Friday, June 8, 2007

Utada United 2006 - Hikki's a trooper

(Originally 23 December 2006)

Must get Utada United DVD when it comes out…in America! Actually waiting for it to be available in Canada so I can avoid currency conversion charges. At the very least, Amazon tends to sell things cheaper than YesAsia, even if things are still priced in USD.

For the time being, I am pretty happy with a low-quality encode from jpopsuki. At first I was pretty excited about her second ever live performance of Final Distance, but at the end of the day, her MTV Unplugged performance tops it. Nine songs out of twenty (excluding the bit of intro music at the start) are post-Deep River, but it seems the pre-Deep River stuff is like money-maker material - they've all been performed at Budokan 2004, and probably Bohemian Summer. I welcome repeats of actual Deep River tracks, though, as they haven't gotten nearly as old as say, First Love.

Her performance was consistently solid, but her ballad performances in the first half weren't as good as in the second half. She didn't hold over the high notes in Final Distance as long as maybe she could (or should) have, and First Love was run of the mill, but it's hard to breathe new life into something so old without a radical re-arrangement, and there was no such radical re-arrangement. Movin' on without you, was also run of the mill, and didn't have the energy seen at Budokan 2004. The post-Deep River songs, and to a lesser extent, Traveling, blew me away.

Three Exodus tracks made it into Utada United, and who would have thought that Devil Inside could sound so good? The cheesy synth line, which only alternates between two notes the whole way through, was ditched in favour of a much darker electric guitar presence. Heavy bass also beefed up the texture. Hikaru didn't sound like she was struggling (or dying) in Kremlin Dusk. Only YMMWTBAM was weak, as there wasn't much substance in the arrangement, and it's not on my favourites list for Exodus tracks, either.

As a general rule, a lot of the songs performed had been re-jigged for a lot more activity and energy, with richer support. It was quite refreshing, and brings back memories of how good the Distance-era material sounded when re-arranged for MTV Unplugged. Following the Exodus block of songs, a cello was brought in, and for Be My Last, was the sole accompaniment. It didn't suck, but it was pushing the limits of my attention span because there wasn't much that could be done with just a cello and Hikaru trying to fill in the blanks, or vice versa. The original arrangement was a lot richer in that regard.

Dareka, though, was moving.
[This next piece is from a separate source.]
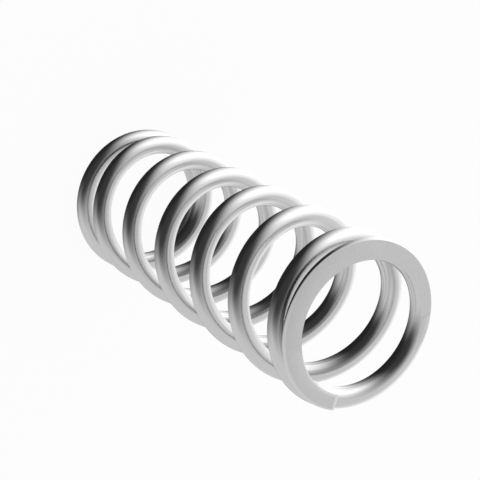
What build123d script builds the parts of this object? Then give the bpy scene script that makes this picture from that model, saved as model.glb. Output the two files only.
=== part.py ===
from build123d import *
import math
import os

# Coil spring of a coil-over shock absorber, in millimetres, +Z up.
# One round wire, wound right-handed, with closed end turns that are ground flat.
# The spring stands on its lower ground face, with the origin on its axis at that face.

# Driving dimensions
wire_diameter = 10.2
inside_diameter = 63.8
free_length = 228.0
total_turns = 7.87
# Thickness that grinding leaves at the two tips of the wire
tip_thickness = 2.1
# Gap that winding leaves beside a closed end turn
closed_gap = 0.2
# Turns at each end that are wound closed, and turns over which the pitch then opens
closed_turns = 0.86
opening_turns = 0.72
# Legs of the 45 degree chamfers on the sharp edges of each ground face, at its tip
outer_chamfer = 0.9
inner_chamfer = 1.1
# The chamfers run out along the edges, because their cones are set off from the axis of the coil
outer_cone_offset = 0.8
inner_cone_offset = 4.0
# Length and drop of the chamfer across each tip
tip_chamfer_length = 1.4
tip_chamfer_drop = 0.8
# Direction of the upper tip, in degrees round the axis from +X
upper_tip_angle = 0.0
# Points of the centre line in each turn
points_per_turn = 16

# Sizes that follow from the driving dimensions
wire_radius = wire_diameter / 2
mean_radius = inside_diameter / 2 + wire_radius
outer_radius = mean_radius + wire_radius
inner_radius = inside_diameter / 2
end_pitch = wire_diameter + closed_gap
# The centre of the wire starts this far outside each ground face
tip_overshoot = wire_radius - tip_thickness
# Half the width of a ground face at its tip
tip_half_width = math.sqrt(wire_radius**2 - tip_overshoot**2)


def opened_turns(turns):
    """Turns at full opening that add up to the opening gained after some turns from a tip."""
    ramp = min(max(turns - closed_turns, 0.0), opening_turns)
    full = max(turns - closed_turns - opening_turns, 0.0)
    return ramp**2 / (2 * opening_turns) + full


def active_turns(turns):
    """Opening gained after some turns from the lower tip, with both ends taken into account."""
    return opened_turns(turns) + opened_turns(total_turns) - opened_turns(total_turns - turns) - turns


active_pitch = end_pitch + (
    free_length + 2 * tip_overshoot - end_pitch * total_turns
) / active_turns(total_turns)


def centre_line():
    """Centre line of the wire, a helix whose pitch opens after the closed end turns."""
    steps = math.ceil(total_turns * points_per_turn)
    points = []
    for step in range(steps + 1):
        turns = total_turns * step / steps
        angle = math.radians(upper_tip_angle - 360 * (total_turns - turns))
        rise = end_pitch * turns + (active_pitch - end_pitch) * active_turns(turns)
        points.append(
            (mean_radius * math.cos(angle), mean_radius * math.sin(angle), rise - tip_overshoot)
        )
    ends = [end_direction(math.radians(upper_tip_angle - 360 * total_turns))]
    ends.append(end_direction(math.radians(upper_tip_angle)))
    return Spline(*points, tangents=ends, tangent_scalars=(1, 1))


def end_direction(angle):
    """Direction of the wire at a tip, where the pitch is that of the closed turns."""
    around = 2 * math.pi * mean_radius
    return (-around * math.sin(angle), around * math.cos(angle), end_pitch)


def wound_wire():
    """The round wire as it leaves the winding machine, with square-cut tips."""
    path = centre_line()
    section = Plane(origin=path @ 0, z_dir=path % 0) * Circle(wire_radius)
    return sweep(section, path=path, is_frenet=True)


def turned(outline, offset):
    """Solid of revolution about an upright axis that is set off towards the upper tip."""
    face = make_face(Polyline(*outline, close=True))
    solid = revolve(Plane.XZ * face, axis=Axis.Z)
    return Pos(offset, 0, 0) * solid


def upper_half():
    """Upper half of the space that grinding and chamfering leave, with the tip towards +X."""
    clear = 2 * wire_diameter
    outer = mean_radius + tip_half_width - outer_chamfer + outer_cone_offset
    inner = mean_radius - tip_half_width + inner_chamfer - inner_cone_offset
    outside = (
        (0, free_length / 2),
        (outer + clear, free_length / 2),
        (outer + clear, free_length - clear),
        (outer, free_length),
        (0, free_length),
    )
    inside = (
        (0, free_length - inner),
        (inner + clear, free_length + clear),
        (0, free_length + clear),
    )
    across = Polyline(
        (-tip_chamfer_length, free_length),
        (tip_chamfer_length, free_length - 2 * tip_chamfer_drop),
        (tip_chamfer_length, free_length),
        close=True,
    )
    tip_cut = Pos(mean_radius, 0, 0) * extrude(
        Plane.YZ * make_face(across), amount=wire_radius, both=True
    )
    return turned(outside, -outer_cone_offset) - turned(inside, inner_cone_offset) - tip_cut


def finishing_envelope():
    """Space that grinding and chamfering of both ends leave, the lower half like the upper one."""
    upper = Rot(0, 0, upper_tip_angle) * upper_half()
    across = math.radians(upper_tip_angle - 180 * total_turns)
    middle = Axis((0, 0, free_length / 2), (math.cos(across), math.sin(across), 0))
    return upper + upper.rotate(middle, 180)


def coil_spring():
    """The finished spring, ground flat and chamfered at both ends."""
    return wound_wire() & finishing_envelope()


os.makedirs("parts", exist_ok=True)
export_step(coil_spring(), "parts/coil_spring.step")
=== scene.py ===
"""Coil spring of a coil-over shock absorber, in polished steel wire with matte ground ends.

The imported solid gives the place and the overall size. The wire is wound here again with a fine,
even mesh, because polished metal shows every facet. Its ends are ground as the solid's are, but
with slightly wider and flatter chamfers.
"""

import math

import bmesh
import bpy
from mathutils import Matrix, Vector


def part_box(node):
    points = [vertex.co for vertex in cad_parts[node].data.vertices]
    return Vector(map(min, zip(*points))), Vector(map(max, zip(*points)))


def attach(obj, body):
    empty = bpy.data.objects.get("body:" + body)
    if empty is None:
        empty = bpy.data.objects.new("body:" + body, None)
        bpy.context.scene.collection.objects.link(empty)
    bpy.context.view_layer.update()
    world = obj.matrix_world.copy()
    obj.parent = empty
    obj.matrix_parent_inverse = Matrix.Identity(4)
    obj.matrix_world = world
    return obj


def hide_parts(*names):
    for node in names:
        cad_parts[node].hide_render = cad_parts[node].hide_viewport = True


bl_info = {
    "name": "Coil spring",
    "version": (1, 0, 0),
    "blender": (4, 5, 0),
    "location": "3D View > Sidebar > Coil spring",
    "description": "Adds a coil spring with ground ends, its steel finishes and a pale studio",
    "category": "Add Mesh",
}

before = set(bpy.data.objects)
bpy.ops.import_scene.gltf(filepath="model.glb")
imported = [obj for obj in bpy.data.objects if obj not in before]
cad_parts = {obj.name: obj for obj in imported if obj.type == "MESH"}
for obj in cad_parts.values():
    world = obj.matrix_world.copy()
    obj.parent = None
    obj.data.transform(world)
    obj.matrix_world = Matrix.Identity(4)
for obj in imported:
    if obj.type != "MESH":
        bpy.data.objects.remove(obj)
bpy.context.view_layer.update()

SPRING_NODE = "coil_spring"
FRAME_LOW, FRAME_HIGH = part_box(SPRING_NODE)

# UV map of the wire, with the length along it in metres and the share of the way round it
WIRE_UV = "wire_length_and_girth"
# Steps of the wire that are wound in one stretch
STRETCH_STEPS = 12
# Distance under which two corners are merged and two heights are the same
TOLERANCE = 1e-6
# Angle between two faces from which their edge is shaded as a sharp one
SHARP_ANGLE = math.radians(30)
# Layers of noise, each finer than the last, that make up the grain of the steel
GRAIN_DETAIL = 3
# Width of the camera's sensor, in millimetres
SENSOR_WIDTH = 36
# Patches of the studio, in degrees: lean from the camera's direction, heading in the picture
# from its right-hand side, size to the half-way edge and softness; width is relative to height
STUDIO_PATCHES = (
    {"lean": 135, "heading": 340, "size": 34, "softness": 30, "width": 1.0, "level": 1.2},
    {"lean": 157, "heading": 132, "size": 17, "softness": 12, "width": 1.0, "level": 0.02},
    {"lean": 166, "heading": 235, "size": 18, "softness": 14, "width": 1.0, "level": 0.45},
    {"lean": 21, "heading": 141, "size": 43.5, "softness": 55, "width": 1.87, "level": 0.05},
)


# Settings


class SpringSizes(bpy.types.PropertyGroup):
    """Sizes of the spring. Its height and outer diameter come from the frame."""

    wire_diameter: bpy.props.FloatProperty(
        name="Wire diameter",
        description="Diameter of the round wire",
        default=0.0102,
        unit="LENGTH",
        precision=5,
    )
    total_turns: bpy.props.FloatProperty(
        name="Total turns",
        description="Turns of the wire from tip to tip, with the closed ends",
        default=7.87,
    )
    tip_thickness: bpy.props.FloatProperty(
        name="Tip thickness",
        description="Thickness that grinding leaves at the two tips of the wire",
        default=0.0021,
        unit="LENGTH",
        precision=5,
    )
    closed_gap: bpy.props.FloatProperty(
        name="Closed gap",
        description="Gap that winding leaves beside a closed end turn",
        default=0.0002,
        unit="LENGTH",
        precision=5,
    )
    closed_turns: bpy.props.FloatProperty(
        name="Closed turns",
        description="Turns at each end that are wound closed",
        default=0.86,
    )
    opening_turns: bpy.props.FloatProperty(
        name="Opening turns",
        description="Turns over which the pitch opens after a closed end",
        default=0.72,
    )
    outer_chamfer: bpy.props.FloatProperty(
        name="Outer chamfer",
        description="Width, at a tip, of the chamfer outside its ground face",
        default=0.0011,
        unit="LENGTH",
        precision=5,
    )
    inner_chamfer: bpy.props.FloatProperty(
        name="Inner chamfer",
        description="Width, at a tip, of the chamfer inside its ground face",
        default=0.0014,
        unit="LENGTH",
        precision=5,
    )
    chamfer_slope: bpy.props.FloatProperty(
        name="Chamfer slope",
        description="Depth of the chamfers beside a ground face, as a share of their width",
        default=0.4,
        subtype="FACTOR",
    )
    outer_cone_offset: bpy.props.FloatProperty(
        name="Outer cone offset",
        description="Distance of the outer chamfer's cone from the axis, away from the tip",
        default=0.0008,
        unit="LENGTH",
        precision=5,
    )
    inner_cone_offset: bpy.props.FloatProperty(
        name="Inner cone offset",
        description="Distance of the inner chamfer's cone from the axis, towards the tip",
        default=0.004,
        unit="LENGTH",
        precision=5,
    )
    tip_chamfer_length: bpy.props.FloatProperty(
        name="Tip chamfer length",
        description="Length, along the wire, of the chamfer across each tip",
        default=0.0016,
        unit="LENGTH",
        precision=5,
    )
    tip_chamfer_drop: bpy.props.FloatProperty(
        name="Tip chamfer drop",
        description="Depth of the chamfer across each tip at the end of the wire",
        default=0.0004,
        unit="LENGTH",
        precision=5,
    )
    upper_tip_angle: bpy.props.FloatProperty(
        name="Upper tip angle",
        description="Direction of the upper tip of the wire, round the axis from +X",
        default=0.0,
        unit="ROTATION",
    )
    wire_sides: bpy.props.IntProperty(
        name="Sides of the wire",
        description="Faces round the wire",
        default=56,
    )
    steps_per_turn: bpy.props.IntProperty(
        name="Steps in a turn",
        description="Faces along one turn of the wire",
        default=144,
    )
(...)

The piano synth was brought in, and images of war and poverty are shown on the huge background displays. I can't say much more; what can anyone say about a fundamentally sad song, with sad images? Unless you want to get cynical.

Colors, with most of the driving percussion stripped away, had a slightly laid back feel. Solid performance, but Colors isn't one of my favourite songs.

The next three are all solid performances, but they're Distance-era. Wait and See is as impressive as always, no matter how old it gets. I prefer the MTV arrangement of Addicted to You.

Letters, solid also.

Alright! Keep Tryin' is up. I wrote a lot on Keep Tryin', mainly in defense of her sub-par vocal effort. Some had speculated that she was fading this late into the concert, which is reasonable. After watching everything up to this point (and the performances after), though, I know that she wasn't tired enough to suck. No, she was running, literally, herself ragged working the crowd. There's no other explanation for her solid encore performances of Automatic and Hikari, the latter of which was much better than her Budokan 2004 performance of the same, and Hikari was up first two years ago. I still like Keep Tryin', very much.

It's like a maxim to say that Hikki can't dance, much less sing and run around the stage at the same time. Still a great moment, as odd as it is to say that given what I've said above (c'mon, the singing was fine to begin with).

Production values, huge. Those images put on the background displays were neat, as well as the images projected down onto the stage that almost no one in the audience would see. It seems like the Distance-era songs got the short end of the stick, but received fancy light work as a consolation prize.

Hikki herself worked a lot harder this around it seems. I don't remember seeing her sweat so visibly. Come to think of it, I don't remember ever seeing her sweat, period. I hope she was having as much fun as she looked like she was.


The concert version of This is Love has the inclusion of a twangy guitar that isn't present in the album version. I like this a lot, as it actually removes some of the texture. In other words, it makes the song sound sparser, which is counter-intuitive. I think its timbre, which is thin and high-strung, dominates the passages in which it is included. Call it an audio illusion, if you will.

One of the major reasons I like This is Love is because it's perfect driving music, which is to say it sounds very urban, hip, and free. I associate the urban/cosmopolitan feel with a sense of minimalism. This thinning of texture is representative of that minimalism.